Work instructions:
Below are entries. Reproduce exactly the lines between the line holding "obj.parent = None" and the line holding "# between white", inclusive, and only those.

Records supplied:
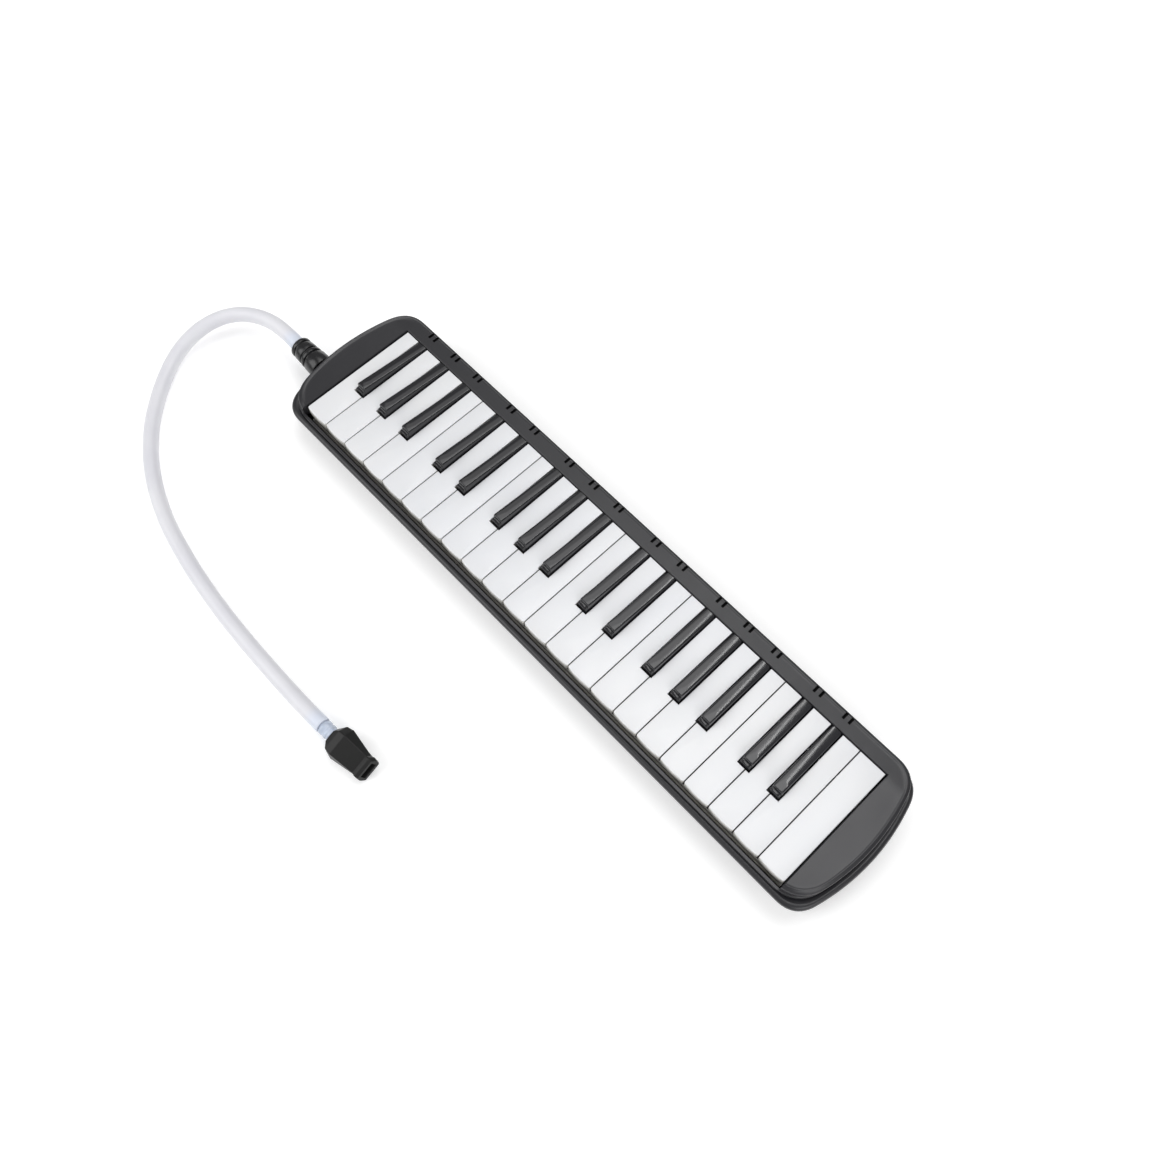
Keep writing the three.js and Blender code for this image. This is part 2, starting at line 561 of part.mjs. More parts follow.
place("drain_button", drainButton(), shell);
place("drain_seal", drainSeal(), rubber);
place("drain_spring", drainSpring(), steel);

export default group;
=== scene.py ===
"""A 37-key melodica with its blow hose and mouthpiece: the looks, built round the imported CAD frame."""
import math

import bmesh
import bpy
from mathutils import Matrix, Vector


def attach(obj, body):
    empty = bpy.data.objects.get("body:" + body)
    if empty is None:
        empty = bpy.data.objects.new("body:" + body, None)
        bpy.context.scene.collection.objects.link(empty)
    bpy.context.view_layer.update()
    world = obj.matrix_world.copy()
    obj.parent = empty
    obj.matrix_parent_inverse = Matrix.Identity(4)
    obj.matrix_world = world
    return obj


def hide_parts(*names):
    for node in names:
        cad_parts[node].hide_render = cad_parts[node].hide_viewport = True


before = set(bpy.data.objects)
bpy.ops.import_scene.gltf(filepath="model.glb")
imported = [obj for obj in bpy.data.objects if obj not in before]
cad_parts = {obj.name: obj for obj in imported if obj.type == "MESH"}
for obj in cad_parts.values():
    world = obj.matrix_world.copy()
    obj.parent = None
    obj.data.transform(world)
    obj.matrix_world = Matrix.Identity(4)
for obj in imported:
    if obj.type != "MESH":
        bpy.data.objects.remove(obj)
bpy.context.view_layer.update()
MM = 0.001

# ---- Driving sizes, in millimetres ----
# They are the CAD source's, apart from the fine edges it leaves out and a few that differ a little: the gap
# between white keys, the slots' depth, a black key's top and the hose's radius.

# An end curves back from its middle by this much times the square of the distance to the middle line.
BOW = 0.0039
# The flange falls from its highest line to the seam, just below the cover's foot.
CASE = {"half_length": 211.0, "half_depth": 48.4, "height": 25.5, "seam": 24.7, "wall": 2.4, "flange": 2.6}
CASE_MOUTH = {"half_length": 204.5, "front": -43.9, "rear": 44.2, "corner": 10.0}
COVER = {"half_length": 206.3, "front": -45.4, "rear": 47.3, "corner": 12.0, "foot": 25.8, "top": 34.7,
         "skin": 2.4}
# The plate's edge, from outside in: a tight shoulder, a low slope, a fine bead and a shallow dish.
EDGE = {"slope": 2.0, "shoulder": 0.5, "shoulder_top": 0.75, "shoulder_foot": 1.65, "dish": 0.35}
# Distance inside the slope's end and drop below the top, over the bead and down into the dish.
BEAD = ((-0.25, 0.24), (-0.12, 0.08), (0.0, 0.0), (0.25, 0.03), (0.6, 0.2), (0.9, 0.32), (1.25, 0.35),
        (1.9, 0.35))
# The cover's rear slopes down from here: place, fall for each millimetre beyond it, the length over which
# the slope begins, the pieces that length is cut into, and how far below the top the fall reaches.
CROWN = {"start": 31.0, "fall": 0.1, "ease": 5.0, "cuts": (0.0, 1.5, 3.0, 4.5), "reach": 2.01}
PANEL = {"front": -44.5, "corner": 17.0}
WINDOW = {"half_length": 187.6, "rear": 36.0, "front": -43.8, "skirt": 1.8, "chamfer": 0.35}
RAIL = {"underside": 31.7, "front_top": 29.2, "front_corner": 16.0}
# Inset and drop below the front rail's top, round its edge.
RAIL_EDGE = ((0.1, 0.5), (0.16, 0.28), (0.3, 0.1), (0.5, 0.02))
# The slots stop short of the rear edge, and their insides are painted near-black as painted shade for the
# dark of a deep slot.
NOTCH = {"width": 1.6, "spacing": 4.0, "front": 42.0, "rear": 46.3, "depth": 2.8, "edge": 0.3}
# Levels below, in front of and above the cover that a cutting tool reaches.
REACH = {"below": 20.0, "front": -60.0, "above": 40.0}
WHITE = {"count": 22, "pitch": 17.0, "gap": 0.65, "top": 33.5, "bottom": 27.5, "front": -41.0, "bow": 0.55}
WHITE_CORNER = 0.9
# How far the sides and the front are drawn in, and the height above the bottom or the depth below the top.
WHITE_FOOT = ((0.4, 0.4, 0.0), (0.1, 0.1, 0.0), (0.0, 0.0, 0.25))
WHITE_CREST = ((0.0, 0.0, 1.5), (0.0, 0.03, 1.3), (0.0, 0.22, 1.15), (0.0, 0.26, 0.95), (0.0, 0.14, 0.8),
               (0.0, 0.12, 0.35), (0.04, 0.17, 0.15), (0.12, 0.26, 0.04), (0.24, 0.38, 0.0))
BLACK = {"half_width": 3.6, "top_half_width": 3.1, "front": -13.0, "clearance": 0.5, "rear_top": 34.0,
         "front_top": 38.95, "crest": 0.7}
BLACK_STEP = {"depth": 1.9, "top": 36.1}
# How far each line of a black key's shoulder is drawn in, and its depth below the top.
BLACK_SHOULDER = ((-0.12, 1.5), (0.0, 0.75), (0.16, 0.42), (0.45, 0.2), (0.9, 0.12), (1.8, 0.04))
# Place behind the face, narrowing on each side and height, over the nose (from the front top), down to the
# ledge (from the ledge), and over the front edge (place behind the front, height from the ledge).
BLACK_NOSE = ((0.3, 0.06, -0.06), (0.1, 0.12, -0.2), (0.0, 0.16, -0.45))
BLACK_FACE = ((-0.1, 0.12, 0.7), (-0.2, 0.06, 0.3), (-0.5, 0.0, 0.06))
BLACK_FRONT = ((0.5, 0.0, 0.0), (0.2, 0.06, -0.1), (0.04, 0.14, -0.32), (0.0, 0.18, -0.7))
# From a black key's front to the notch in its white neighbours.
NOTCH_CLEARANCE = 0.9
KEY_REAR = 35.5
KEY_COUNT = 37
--
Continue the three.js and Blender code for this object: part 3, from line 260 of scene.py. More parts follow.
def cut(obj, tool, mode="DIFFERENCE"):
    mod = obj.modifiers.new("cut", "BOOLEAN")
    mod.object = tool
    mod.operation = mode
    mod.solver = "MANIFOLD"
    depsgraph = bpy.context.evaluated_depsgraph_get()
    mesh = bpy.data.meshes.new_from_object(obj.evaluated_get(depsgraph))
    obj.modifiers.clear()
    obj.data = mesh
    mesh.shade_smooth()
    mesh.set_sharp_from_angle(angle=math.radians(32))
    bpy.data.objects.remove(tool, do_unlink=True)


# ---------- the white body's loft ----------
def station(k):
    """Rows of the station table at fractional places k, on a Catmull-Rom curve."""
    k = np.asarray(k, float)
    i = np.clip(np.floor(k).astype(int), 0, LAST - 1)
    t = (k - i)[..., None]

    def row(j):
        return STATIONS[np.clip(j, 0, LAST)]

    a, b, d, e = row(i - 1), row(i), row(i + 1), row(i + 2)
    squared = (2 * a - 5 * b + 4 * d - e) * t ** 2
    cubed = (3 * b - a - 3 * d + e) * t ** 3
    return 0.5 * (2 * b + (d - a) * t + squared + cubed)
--
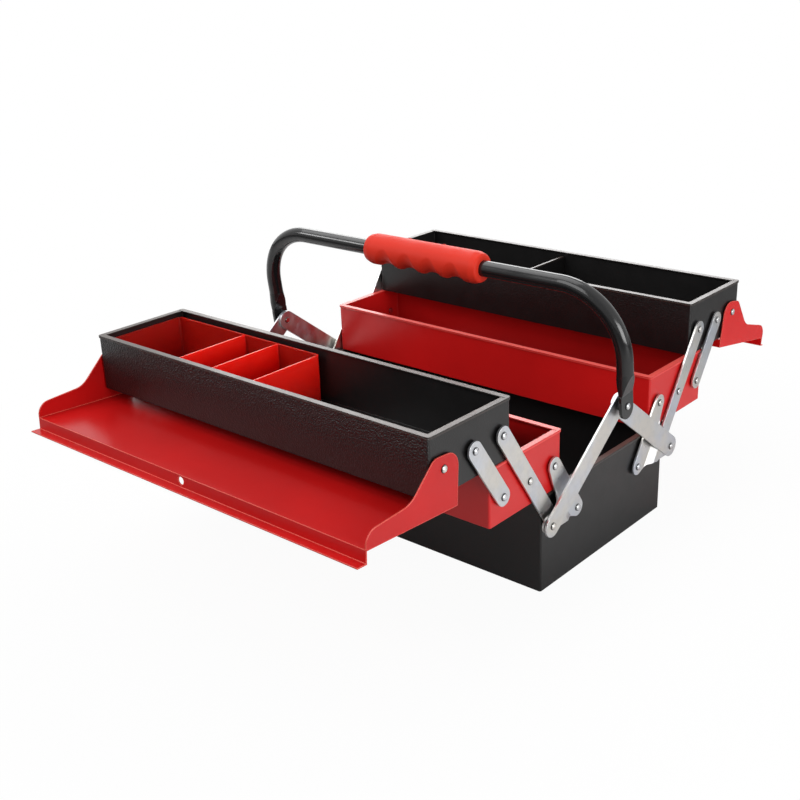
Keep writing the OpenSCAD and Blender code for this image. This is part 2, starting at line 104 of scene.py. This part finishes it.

Task answer:
    obj.parent = None
    obj.data.transform(world)
    obj.matrix_world = Matrix.Identity(4)
for obj in imported:
    if obj.type != "MESH":
        bpy.data.objects.remove(obj)
bpy.context.view_layer.update()
MM = 0.001

# ---- Driving sizes, in millimetres ----
# They are the CAD source's, apart from the fine edges it leaves out and a few that differ a little: the gap
# between white keys, the slots' depth, a black key's top and the hose's radius.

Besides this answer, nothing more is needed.